Alors, sans entrer dans le débat de la loi, nous insistons là-dessus, on peut se demander au nom de quoi la hiérarchie ecclésiastique s’oppose au projet. Au nom de la foi ? Nous croyons que l’Esprit d’amour vit au fond de chaque être, appelé à en vivre dans une pleine liberté. La foi est un « suivre Jésus » dont le commandement est la conjonction des deux premières sentences du décalogue : amour de Dieu et des frères, les deux injonctions étant semblables. Jésus appelle chacun à se libérer de ses chaînes pour vivre totalement son humanité, sa vocation d’homme appelé à l’amour (de Dieu et de tout homme, c’est semblable). Chaque homme, grâce à l’Esprit qui réside au plus profond de lui, est appelé à vivre son espérance, solidaire des autres hommes, dans le Dieu de Jésus, source de vie, et à être sujet devant sa face. Cela ne donne pas une réponse concrète aux problèmes éthiques ou moraux. Dire que ce projet de loi s’attaque à l’humanité de l’homme ne peut être une conséquence directe de la foi en l’Amour, mais le résultat d’une réflexion philosophique, voire idéologique que les chrétiens peuvent partager ou non. Ils doivent mener cette réflexion, personne n’est habilité à leur donner la solution.

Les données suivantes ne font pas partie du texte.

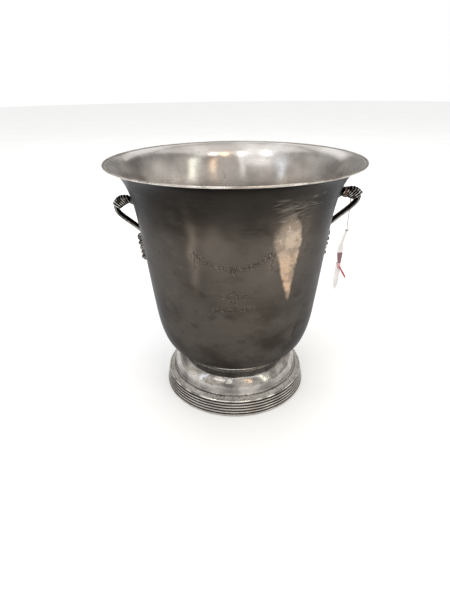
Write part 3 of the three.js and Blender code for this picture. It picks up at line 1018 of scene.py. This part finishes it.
def make_cast_pieces():
    black, tint = (0.005, 0.0042, 0.0038), (0.35, 0.35, 0.36, 1)
    dark = polished_silver("cast_silver", (0.042, 0.037, 0.034), (0.15, 0.138, 0.128), 0.16, black, tint)
    bright = polished_silver("drop_silver", (0.045, 0.041, 0.038), (0.24, 0.228, 0.215), 0.14, black, tint)
    for side, (turn, reach_scale, rise) in HANDLE_STANCES.items():
        handle = piece_from(f"strap_handle_{side}", lambda bm: add_bent_handle(bm, reach_scale, rise))
        mark_relief(handle, melted(handle, 0.32, 2), 0.11)
        chain = piece_from(f"bead_chain_{side}", add_drop)
        mark_relief(chain, melted(chain, 0.26, 2), 0.07)
        for piece, node, metal in ((handle, "handle", dark), (chain, "bead_drop", bright)):
            tuck_in(piece)
            piece.data.transform(Matrix.Rotation(turn, 4, "Z"))
            finish_piece(piece, "bucket", "dark_silver", [metal], f"{node}_{side}")


# ---- swing ticket ----


def make_thread():
    """The hanging thread, from the handle down to the tip of the card."""
    line = smooth_line([
        (TICKET_X, TICKET_Y, THREAD_TOP), (TICKET_X + 0.2, TICKET_Y, 190),
        (TICKET_X - 0.2, TICKET_Y, 178), (TICKET_X, TICKET_Y, CARD_TIP + 0.3),
    ], 24) * MM
    data = bpy.data.curves.new("ticket_string", "CURVE")
    data.dimensions = "3D"
    data.bevel_depth = THREAD_RADIUS * MM
    data.bevel_resolution = 3
    data.use_fill_caps = True
    spline = data.splines.new("POLY")
    spline.points.add(len(line) - 1)
    for spot, place in zip(spline.points, line):
        spot.co = (*place, 1)
    thread = linked("ticket_string", data)
    grey = twisted_thread("grey_thread", (0.66, 0.61, 0.59), (0.38, 0.34, 0.33))
    finish_piece(thread, "ticket", "thread", [grey], "ticket_thread")
    return thread, line[0], float(step_lengths(line).sum())


def add_tube(bm, line, radius, sides=8):
    along = directions_along(line)
    rows = []
    first = np.cross(along[0], (0.3, 0.2, 1))
    for here, way in zip(line, along):
        first = first - way * (first @ way)
        first /= np.linalg.norm(first)
        second = np.cross(way, first)
        turn = np.radians(np.arange(sides) * 360 / sides)[:, None]
        rows.append(here + radius * (np.cos(turn) * first + np.sin(turn) * second))
    add_grid(bm, np.array(rows), round_columns=True, capped=True)


def make_tie(handle):
    """The end of the thread wound round the handle, from which the ticket hangs."""
    tree = BVHTree.FromObject(handle, bpy.context.evaluated_depsgraph_get())
    line = []
    ray_start, proud, if_missed = 10.5, 0.35, 6
    for t in np.linspace(0, TIE_TURNS, 150):
        centre = np.array([TIE_START[0] + 0.85 * t, 0, TIE_START[1]])
        angle = 2 * math.pi * t - 0.5
        ray = np.array([0, math.cos(angle), math.sin(angle)])
        hit = tree.ray_cast(Vector((centre + ray_start * ray) * MM), Vector(-ray))[0]
        surface = np.linalg.norm(np.array(hit) / MM - centre) if hit else if_missed
        line.append(centre + (surface + proud) * ray)
    line = np.array(line)
    for _ in range(2):
        line[1:-1] = (line[:-2] + 2 * line[1:-1] + line[2:]) / 4
    t = np.linspace(0.1, 1, 12)[:, None]
    away = np.array([TICKET_X, TICKET_Y, THREAD_TOP]) - line[-1]
    tail = line[-1] + away * t + np.array([0, 0.8, 0]) * np.sin(math.pi * t)
    line = np.vstack([line, tail])
    tie = piece_from("ticket_tie", lambda bm: add_tube(bm, line, THREAD_RADIUS))
    red = twisted_thread("red_thread", (0.21, 0.092, 0.068), (0.11, 0.048, 0.036))
    finish_piece(tie, "bucket", "thread", [red])


def make_knot():
    """Two turns of the thread round the tip of the card."""
    t = np.linspace(0, 1, 50)
    angle = 2 * math.pi * 2.3 * t
    line = np.stack([
        TICKET_X - 0.1 + 1.5 * np.sin(angle), TICKET_Y + 0.65 * np.cos(angle), CARD_TIP - 1.3 + 1.6 * t,
    ], 1)
    knot = piece_from("ticket_knot", lambda bm: add_tube(bm, line, THREAD_RADIUS * 0.8))
    return finish_piece(knot, "ticket", "thread", [bpy.data.materials["grey_thread"]])


def eased(heights, corners):
    """The corners' values at the heights, with the corners rounded."""
    corners = sorted(corners)
    values = np.interp(heights, [h for h, _ in corners], [v for _, v in corners])
    padded = np.pad(values, 3, mode="reflect", reflect_type="odd")
    return np.convolve(padded, np.ones(7) / 7, mode="valid")


def paper_leaf(name, low, high, left, right, middle, thickness=0.28, bow=0.35, rows=70):
    """A thin curled sheet facing -Y. left and right are (height, distance from the thread) corners."""
    heights = np.linspace(low, high, rows)
    sheet = []
    for z, start, end in zip(heights, eased(heights, left), eased(heights, right)):
        across = np.linspace(start, end, 11)
        curl = bow * (np.cos((across - (start + end) / 2) / 2.4) - 0.5) + 0.25 * np.sin(z / 8)
        sheet.append(np.stack([TICKET_X + across, middle + curl, np.full_like(across, z)], 1))
    back = np.array(sheet)
    front = back - np.array([0, thickness, 0])
    loop = np.concatenate([back, front[:, ::-1]], 1)
    return piece_from(name, lambda bm: add_grid(bm, loop, round_columns=True, capped=True), sharp=50)


def make_card():
    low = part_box("ticket_card")[0].z / MM
    card = paper_leaf(
        "ticket_leaf", low, CARD_TIP,
        [(low, -4.6), (129.5, -6), (141, -7.6), (147.5, -7.8), (154, -5.4), (CARD_TIP, -1.2)],
        [(low, -3.2), (129.5, -3), (142, -2), (154, -2.2), (CARD_TIP, 1)],
        TICKET_Y,
    )
    paper = card_paper("ticket_paper", 0.1435, 0.1310)
    return finish_piece(card, "ticket", "white_paper", [paper], "ticket_card")


def make_stub():
    low, high = (corner.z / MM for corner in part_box("ticket_stub"))
    stub = paper_leaf(
        "ticket_tail", low, high,
        [(low, -6.7), (low + 1.4, -7.6), (114, -8.6), (high, -7.2)],
        [(low, -5.9), (low + 2, -4.7), (107, -3.4), (118, -2.4), (high, -2.4)],
        TICKET_Y + CARD_THICKNESS + 0.3,
    )
    paper = card_paper("stub_paper", None, None)
    finish_piece(stub, "ticket", "white_paper", [paper], "ticket_stub")


def make_ribbon():
    """A narrow red strip in front of the foot of the card, leaning outwards."""
    low, high = (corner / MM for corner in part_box("ticket_ribbon"))
    count = 26
    line = np.stack([
        np.linspace(low.x + 1.0, high.x - 1.0, count),
        np.full(count, (low.y + high.y) / 2),
        np.linspace(high.z - 0.6, low.z + 0.6, count),
    ], 1)
    lean = math.atan2(high.x - low.x - 2, high.z - low.z - 1.2)
    sideways = np.array([math.cos(lean), 0, math.sin(lean)])
    rows = []
    for number, here in enumerate(line):
        half = 0.92 - 0.12 * math.sin(number / 3)
        depth = 0.14 + 0.10 * math.sin(number / 5)
        corners = [(-half, -0.13), (half, -0.13), (half, 0.13), (-half, 0.13)]
        rows.append([here + side * sideways + np.array([0, out + depth, 0]) for side, out in corners])
    strip = piece_from(
        "ticket_strip", lambda bm: add_grid(bm, np.array(rows), round_columns=True, capped=True), 40)
    return finish_piece(strip, "ticket", "red_paper", [red_paper()], "ticket_ribbon")


def make_ticket():
    thread, start, length = make_thread()
    on_it = [make_knot(), make_card(), make_ribbon()]
    make_stub()


# ---- studio ----


def make_floor():
    def build(bm):
        bmesh.ops.create_circle(bm, cap_ends=True, segments=96, radius=6000)

    floor = piece_from("floor", build)
    floor.data.materials.append(studio_floor())


def make_light(name, azimuth, elevation, distance, size, power, colour=(1, 1, 1)):
    """A soft box that faces the middle of the bucket."""
    data = bpy.data.lights.new(name, "AREA")
    data.shape = "RECTANGLE"
    data.size, data.size_y = size
    data.energy = power
    data.color = colour
    light = linked(name, data)
    turn, rise = math.radians(azimuth), math.radians(elevation)
    towards = Vector((math.sin(turn) * math.cos(rise), -math.cos(turn) * math.cos(rise), math.sin(rise)))
    light.location = Vector((0, 0, 0.13)) + distance * towards
    light.rotation_mode = "QUATERNION"
    light.rotation_quaternion = towards.to_track_quat("Z", "Y")
    light.visible_camera = False


def make_lights():
    make_light("overhead", 0, 88, 1.9, (2.4, 2.4), 14)
    make_light("right_window", 53, 24, 1.5, (0.22, 1.3), 1.9, (0.95, 1.0, 0.86))
    make_light("front_lamp", 24, 32, 1.6, (0.14, 0.7), 0.75, (1.0, 0.72, 0.48))
    make_light("front_window", -14, 34, 1.7, (0.16, 1.0), 0.8)
    make_light("wide_window", -37, 38, 1.7, (0.75, 0.30), 1.1)
    make_light("left_window", -66, 24, 1.5, (0.12, 1.3), 0.95, (0.74, 0.86, 1.0))
    make_light("back_fill", 180, 42, 1.8, (1.2, 0.8), 3)
    for number, (azimuth, colour) in enumerate(
        ((-56, (1, 1, 1)), (-15, (0.92, 0.96, 1)), (13, (1, 0.62, 0.32)), (30, (1, 0.95, 0.85)))
    ):
        make_light(f"small_lamp_{number}", azimuth, 60, 1.6, (0.12, 0.12), 0.8, colour)


def make_world():
    """Even white light all round; reflections show a soft uneven room, darker behind the object."""
    world = bpy.data.worlds.new("studio")
    bpy.context.scene.world = world
    world.use_nodes = True
    n = Nodes(world.node_tree)
    n.tree.nodes.clear()
    direction = n.add("ShaderNodeTexCoord", {}).outputs["Generated"]
    split = n.add("ShaderNodeSeparateXYZ", {0: direction}).outputs
    patches = n.add("ShaderNodeTexNoise", {"Vector": direction, "Scale": 2.4, "Detail": 1.5}).outputs[0]
    behind = n.ramp(split["Y"], 0.1, 0.85, 1.0, 0.55)
    strength = n.product(behind, n.ramp(patches, 0.36, 0.64, 0.68, 1.25))
    tint = n.mix(n.ramp(split["Z"], 0.0, 0.9), (0.80, 0.765, 0.72), (0.58, 0.56, 0.54))
    room = n.add("ShaderNodeBackground", {"Color": tint, "Strength": strength})
    white = n.add("ShaderNodeBackground", {"Color": (1, 1, 1, 1)})
    reflected = n.add("ShaderNodeLightPath", {}).outputs["Is Glossy Ray"]
    mix = n.add("ShaderNodeMixShader", {0: reflected, 1: white.outputs[0], 2: room.outputs[0]})
    n.add("ShaderNodeOutputWorld", {"Surface": mix.outputs[0]})


# ---- the scene ----

make_camera()
make_ticket()
make_bowl()
make_rim()
make_collar()
make_dome()
make_reeded_band()
make_stud()
make_washer()
make_nut()
make_cast_pieces()
make_tie(bpy.data.objects["strap_handle_right"])
make_floor()
make_lights()
make_world()
bpy.context.scene.view_settings.view_transform = "Standard"
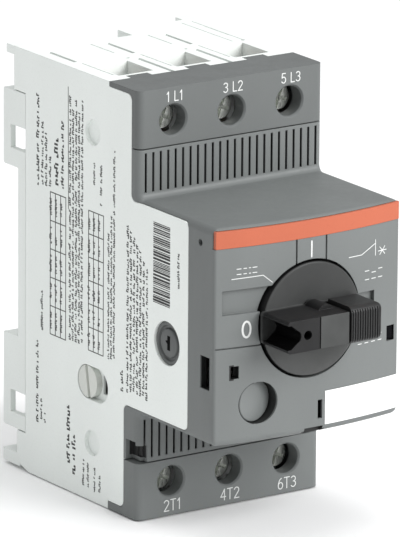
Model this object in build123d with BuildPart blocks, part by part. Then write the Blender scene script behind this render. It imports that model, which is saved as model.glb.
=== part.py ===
"""Rail-mounted motor protection breaker, three poles, rotary knob.

Frame: origin at the centre of the rail seat, +Z up, +X to the right seen from the front. The front faces -Y,
so depth grows towards -Y. All sizes are in millimetres.
"""
from build123d import *
import math
import os

os.makedirs("parts", exist_ok=True)

# ---- driving dimensions ------------------------------------------------------------------------------
width = 45.0
height = 90.0
rail_above_bottom = 46.7        # centre of the rail above the bottom face
half = width / 2
bottom = -rail_above_bottom
top = bottom + height

pole_pitch = 14.2
poles = (-pole_pitch, 0.0, pole_pitch)

housing_front = -34.3           # front edge of the white housing's box
terminal_face = -45.1           # front of the terminal covers and vents
knob_corner = -72.4             # front vertical edges of the knob block
bulge = 2.3                     # how far the knob block's front swells ahead of its edges
bulge_radius = (half**2 + bulge**2) / (2 * bulge)
face_apex = knob_corner - bulge
block_low = bottom + 22.5       # knob block, lower and upper face
block_high = bottom + 67.6
terminal_height = 12.1          # height of a terminal cover
seam = 0.25                     # gap between the front cover and a terminal cover
cover_low = bottom + terminal_height
cover_high = top - terminal_height

wall = 1.6
front_wall = 1.8
cheek = 1.6                     # thickness of the housing's side cheeks
cheek_gap = 0.1
inner_half = half - cheek - cheek_gap - wall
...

Et si c’était au nom de la foi, donc au nom de Jésus-Christ, qu’on appelle ainsi à l’action, on peut s’interroger sur la méthode choisie : une grande manifestation destinée à faire pression sur les décideurs et sur la société. On ne peut dire que cela fait partie de la « mission » que nos évêques demandent constamment de mettre en avant, ce n’est ni une annonce de Jésus-Christ ni un témoignage de notre foi, mais une manifestation de puissance. Il semble que les moyens utilisés par Jésus étaient assez différents… qui l’ont mené sur la Croix et ont mené au sacrifice nombre de ceux qui l’ont suivi.
L’Église répond alors qu’elle a la charge du peuple de Dieu, et qu’à ce titre elle est gardienne de la morale à laquelle ce projet s’opposerait. Mais « qui fait la loi » ? Il est temps de reconnaître que ce sont les hommes qui font la loi, elle ne se déduit pas directement de ce qu’on appelle la Révélation. C’est bien parce que l’Esprit d’Amour vit au fond de chaque homme, que l’humanité est capable de construire une éthique valable pour tous les hommes. Sous toutes les latitudes sont reconnues des notions du bien et du mal, de l’amour et de la haine, etc. Mais la mise en musique de ces notions fondamentales est faite par les hommes, avec leurs différences historiques, culturelles. D’où des débats, des querelles, des divisions et des conjonctions. Il n’existe pas une morale universelle, aux mains d’une hiérarchie, qui résoudrait toutes les questions d’éthique. Le rôle dominant, en surplomb, que veut se donner la hiérarchie n’est-il pas un peu usurpé ?
Dans les positions des différents acteurs de ces débats, on trouve des obscurités, des contradictions. Cela est normal, construire une morale, c’est-à-dire une application concrète des notions de bien et de mal, d’une éthique, est une opération complexe qui ne peut trouver des solutions simples, évidentes. Quand on touche à l’humain, à la société des hommes, prétendre à la simplicité est se faire illusion, ou mentir, et se contenter d’une application simpliste d’une idéologie hors sol. On peut regretter que depuis quelques jours les arguments avancés par la hiérarchie soient d’une grande pauvreté et d’un grand simplisme (1). Elle s’applique à mobiliser et, comme tous ceux qui veulent mobiliser, elle simplifie, mélange les genres, utilise la peur de ce qui pourrait arriver après. Elle est entrée dans le combat, est-ce son rôle ? Combat au nom de qui ? Certainement pas de Jésus-Christ, tellement cela serait en contradiction avec toute son œuvre.
Faut-il alors que les chrétiens renoncent à manifester ? Certainement pas. Comme tous les citoyens ils ont le droit, voire le devoir, d’exprimer leurs opinions et de rentrer dans les combats internes à la société. Mais ils ne le font pas au nom de leur foi, ils le font au nom de leur enracinement dans l’humanité (enracinement qui n’est évidemment pas étranger à leur foi). L’institution ecclésiale ne semble pas habilitée pour mener ce combat, sous quelque forme que ce soit, dans lequel elle est peu crédible. Son appel ne semble pas légitime.
Marc Durand
1 – Il semble que sous ces arguments divers se cache une condamnation viscérale, sans appel, de l’homosexualité. Mais cette condamnation ne peut plus se dire, les événements récents détruisent la crédibilité de l’Église sur ce sujet.